In the morning, he pours himself a humongous mug of tea. It goes upstairs with him to get dressed. It comes downstairs. If it's a weekend, it will follow him outside to do yardwork. Down to the laundry room to do the wash. At some point during the day, the humongous mug of tea will be left behind. On the deck. Up in the bedroom. On his desk. Wherever. I'll find it and take it down to the kitchen and put it in the sink. Inevitably, I'll hear, "I'm drinking that!" The humongous mug of tea, by the way, will never ever end up in the sink unless I intervene.

Okay. My turn.

1. On Being Wrong.

I usually drive. Because he makes me nuts when he drives. Always flying into a rage. But that's another story. Anyway. Say we'er stuck in a traffic jam on the FDR. It's a traffic jam, right? Nobody is going anywhere. He will become convinced that one of the other lands is moving better. And tell me I'm in the Wrong Lane. I hate changing lanes when all the traffic is stalled. You have to get somebody's eye and do the pleading smile and wave, or be an asshole and cut them off. And let's be clear: there is no Right Lane! Same deal when I'm parking in a parking lot. I pick the Wrong Spot. Or coming up to a toll plaza? I pick the Wrong Tollbooth. And so, he yells at me and insults me.

2. I'm Killing Him

He has all of these ever evolving food issues. No dairy. Only soy milk. Nothing baked. No pasta. Only pasta. No meat. I do all the cooking. Every night, I'm challenged with coming up with a something delicious and wonderful for dinner. Most of the time, I hit it. But, alas, there we'll be half way through dinner and he'll realize that those are pieces of chevre on the salad. And flip out. Because he's not doing milk. That week. And so, he accuses me of being insensitive to his dire health situation (in his forties, he's getting love handles; and ten years ago, before I even met him, he came in with high cholesterol, which has since resolved itself). He'd get all upset, like reeeally upset, and accuse me of trying to kill him.

3. Clothes Minded

About half the time when I get ready to leave the house in the morning, what I'm wearing will not pass muster. He has a thing about the collars of tshirts: they have to be tight around the throat. And then there was the thing about khaki pants. He became convinced that you could only wear khaki pants in the summer. Despite me showing him that the khaki pants I was wearing had been marked by the GAP as 'winter weight.' Or I had the top button on my three button suit buttoned. Or that I had no buttons on my suit buttoned. Or whatever. Too formal. Too relaxed. And here's the kicker: I would sent upstairs to change. There I was. All of 34 years old, and I had to go change my sweater. And he did this--on the average--about two or three times a week.

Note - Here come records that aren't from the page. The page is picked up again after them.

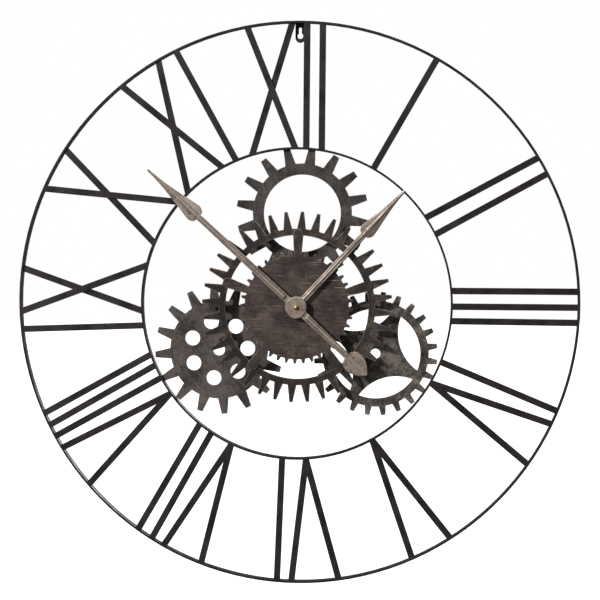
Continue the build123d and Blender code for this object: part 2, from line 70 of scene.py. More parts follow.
def makeCamera():
    camera = bpy.data.objects.new("camera", bpy.data.cameras.new("camera"))
    bpy.context.scene.collection.objects.link(camera)
    turn, tilt = math.radians(cameraSettings["azimuth"]), math.radians(cameraSettings["elevation"])
    back = Vector((math.sin(turn) * math.cos(tilt), -math.cos(turn) * math.cos(tilt), math.sin(tilt)))
    aim = Vector((dialCentre.x + cameraSettings["aimRight"], frontLevel,
                  dialCentre.z + cameraSettings["aimAbove"]))
    camera.location = aim + back * cameraSettings["distance"]
    camera.rotation_mode = "QUATERNION"
    camera.rotation_quaternion = (-back).to_track_quat("-Z", "Y")
    camera.data.lens = cameraSettings["lens"]
    camera.data.sensor_width = 36.0
    camera.data.clip_start, camera.data.clip_end = 0.05, 100.0
    bpy.context.scene.camera = camera


makeCamera()
print("camera set")


# small helpers for shader nodes
def newMaterial(name):
    material = bpy.data.materials.new(name)
    material.use_nodes = True
    return material, material.node_tree, material.node_tree.nodes["Principled BSDF"]


# kind is the node's type, links what goes into its inputs, settings its own options, values what its
# inputs are set to
def addNode(tree, kind, links=None, settings=None, **values):
    node = tree.nodes.new("ShaderNode" + kind)
    for name, value in (settings or {}).items():
        setattr(node, name, value)
    for name, value in values.items():
        node.inputs[name.replace("_", " ")].default_value = value
    for name, socket in (links or {}).items():
        tree.links.new(socket, node.inputs[name])
    return node


# object coordinates, stretched and turned
def place(tree, stretch=(1, 1, 1), turn=(0, 0, 0)):
    where = addNode(tree, "TexCoord").outputs["Object"]
    node = addNode(tree, "Mapping", {"Vector": where}, {"vector_type": "TEXTURE"},
                   Scale=tuple(1 / share for share in stretch), Rotation=turn)
    return node.outputs["Vector"]


def grain(tree, scale, detail=3.0, stretch=(1, 1, 1), turn=(0, 0, 0), roughness=0.55):
    noiseNode = addNode(tree, "TexNoise", {"Vector": place(tree, stretch, turn)},
                        Scale=scale, Detail=detail, Roughness=roughness)
    return noiseNode.outputs["Fac"]


def rangeOf(tree, value, low, high, toLow=0.0, toHigh=1.0):
    node = addNode(tree, "MapRange", {"Value": value},
                   From_Min=low, From_Max=high, To_Min=toLow, To_Max=toHigh)
    return node.outputs["Result"]


def ramp(tree, value, stops):
    node = addNode(tree, "ValToRGB", {"Fac": value})
    elements = node.color_ramp.elements
    elements[0].position, elements[0].color = stops[0][0], (*stops[0][1], 1)
    elements[1].position, elements[1].color = stops[-1][0], (*stops[-1][1], 1)
    for position, colour in stops[1:-1]:
        elements.new(position).color = (*colour, 1)
    return node.outputs["Color"]


def maths(tree, operation, first, second):
    node = addNode(tree, "Math", settings={"operation": operation, "use_clamp": True})
    for index, value in enumerate((first, second)):
        if isinstance(value, (int, float)):
            node.inputs[index].default_value = value
        else:
            tree.links.new(value, node.inputs[index])
    return node.outputs["Value"]


def mixColour(tree, share, first, second):
    node = addNode(tree, "Mix", settings={"data_type": "RGBA"})
    tree.links.new(share, node.inputs["Factor"])
    for socket, value in ((node.inputs[6], first), (node.inputs[7], second)):
        if isinstance(value, tuple):
            socket.default_value = (*value, 1)
        else:
            tree.links.new(value, socket)
    return node.outputs[2]


# share 0 on a flat face, rising to 1 at an edge; masks worn edges and painted edge highlights
def edgeWearAndHighlight(tree, radius, low=0.02, high=0.3):
    soft = addNode(tree, "Bevel", settings={"samples": 6}, Radius=radius).outputs["Normal"]
    true = addNode(tree, "NewGeometry").outputs["Normal"]
    same = addNode(tree, "VectorMath", {0: soft, 1: true}, settings={"operation": "DOT_PRODUCT"})
    return rangeOf(tree, same.outputs["Value"], 1.0 - low, 1.0 - high)


def bump(tree, shader, height, distance, strength=1.0, previous=None):
    node = addNode(tree, "Bump", {"Height": height}, Distance=distance, Strength=strength)
    if previous is not None:
        tree.links.new(previous, node.inputs["Normal"])
    tree.links.new(node.outputs["Normal"], shader.inputs["Normal"])
    return node.outputs["Normal"]


# finishes
strapBlack = {"dark": (0.010, 0.0075, 0.007), "light": (0.026, 0.020, 0.019), "worn": (0.10, 0.088, 0.084),
              "roughness": (0.36, 0.55), "metallic": 0.2, "sheen": 0.35}


# satin black-brown lacquer on rolled strip and flat bar
def makeStrapBlack():
    material, tree, shader = newMaterial("strap_black")
    cloud = grain(tree, 45, 4)
    fine = grain(tree, 900, 2)
    colour = ramp(tree, cloud, [(0.3, strapBlack["dark"]), (0.72, strapBlack["light"])])
    patchy = rangeOf(tree, grain(tree, 140), 0.45, 0.7, 0.15, 0.9)
    wear = maths(tree, "MULTIPLY", edgeWearAndHighlight(tree, 0.5 * mm), patchy)
    tree.links.new(mixColour(tree, wear, colour, strapBlack["worn"]), shader.inputs["Base Color"])
    tree.links.new(rangeOf(tree, cloud, 0.3, 0.7, *strapBlack["roughness"]), shader.inputs["Roughness"])
    shader.inputs["Metallic"].default_value = strapBlack["metallic"]
    shader.inputs["Specular IOR Level"].default_value = strapBlack["sheen"]
    bump(tree, shader, fine, 0.05 * mm, 0.6)
    return material


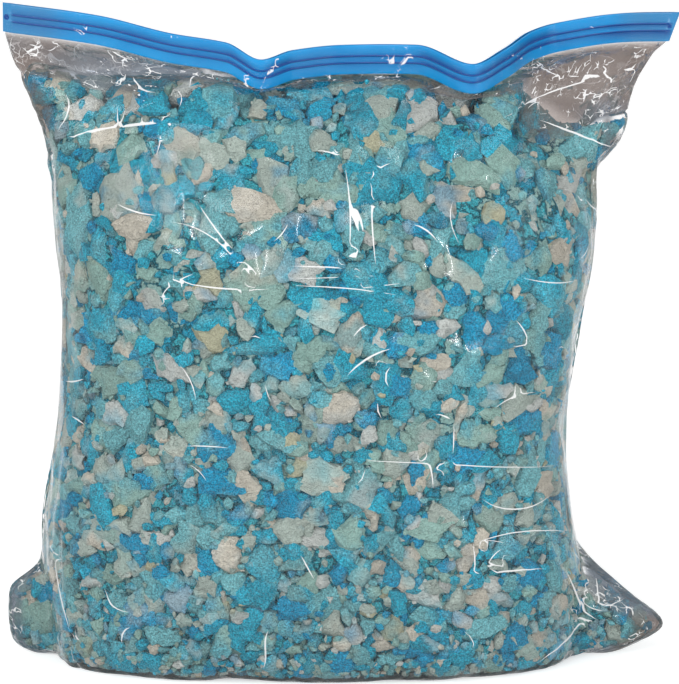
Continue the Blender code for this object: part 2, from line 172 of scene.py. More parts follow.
# along the mouth from left to right: place, sway to the back, rise
MOUTH_KEYS = ((-1.0, 0.2, 1.0), (-0.72, -0.05, 0.72), (-0.5, -0.5, 0.36), (-0.34, -0.8, 0.2),
              (-0.235, -0.95, -0.2), (-0.14, -0.55, -0.05), (0.0, -0.2, 0.0), (0.22, -0.4, 0.05),
              (0.385, -1.0, -0.3), (0.48, -0.4, -0.05), (0.56, 0.45, 0.2), (0.64, 0.8, 0.34),
              (0.75, 0.75, 0.52), (0.87, 0.45, 0.68), (1.0, 0.15, 0.76))
mouth_sway, mouth_rise = smooth_through(MOUTH_KEYS), smooth_through(MOUTH_KEYS, 2)


def evenly(points, count):
    """A path resampled to count even steps along it."""
    along = np.concatenate([[0], np.cumsum(np.linalg.norm(np.diff(points, axis=0), axis=1))])
    at = np.linspace(0, along[-1], count + 1)
    return np.stack([np.interp(at, along, points[:, i]) for i in range(points.shape[1])], axis=1)


def smooth_step(low, high, value):
    t = np.clip((value - low) / (high - low), 0, 1)
    return t * t * (3 - 2 * t)


s = np.linspace(-1, 1, 1201)
mouth_height = BAG_HEIGHT + mouth_rise(s) * MOUTH_RISE
mouth_line = np.stack([s * MOUTH_WIDTH / 2, mouth_sway(s) * MOUTH_SWAY, mouth_height], 1)
mouth_length = np.linalg.norm(np.diff(mouth_line, axis=0), axis=1).sum()
print(f"the mouth measures {mouth_length * 1000:.0f} mm along its waves")

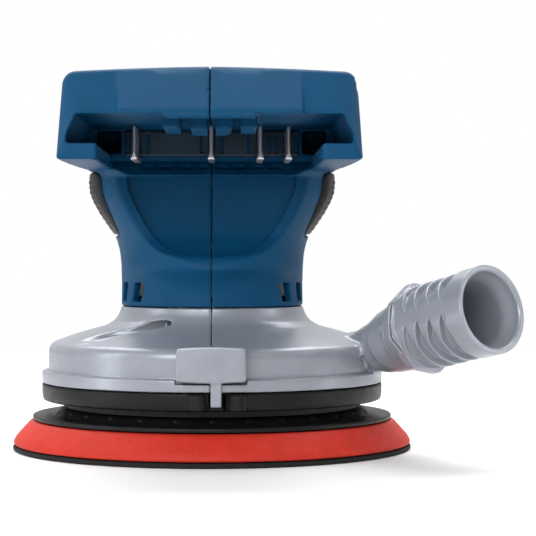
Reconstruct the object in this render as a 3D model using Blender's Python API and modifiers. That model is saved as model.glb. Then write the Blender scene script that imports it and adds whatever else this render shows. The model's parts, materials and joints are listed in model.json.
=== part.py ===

I watered my complaints about him down for purposes of television. The screaming rages, for example, probably wouldn't be good for ratings, although I'd totally win with those. And he would probably bring up his chief complaint, that I did NOTHING and contributed NOTHING and initiated NOTHING in our relationship and homelife, although probably not, because he couldn't deliver these charges without being in an incoherent rage.

Damn relationships are tough. Just baffling to me. How do people do that? Why do people do that?

I almost wouldn't want to use that r-word to refer to what I had with Speical Guy, and what I now have with Big. There's no Working On. There's no obligations. There's no questions of infidelity. It's pretty much just about wanting to spend time with someone because doing that makes you happy.

Maybe that's an adolescent and immature way of approaching a relationship. Maybe Dr. Phil and his ilk would be appauled by that. Maybe there's a reason why the time I spent with Special Guy endured for five months.

But let's be clear. My life is good. I like my life. I'm satisfied, happy, fufilled, and kept interested. Having an amazing man in my life is gravy.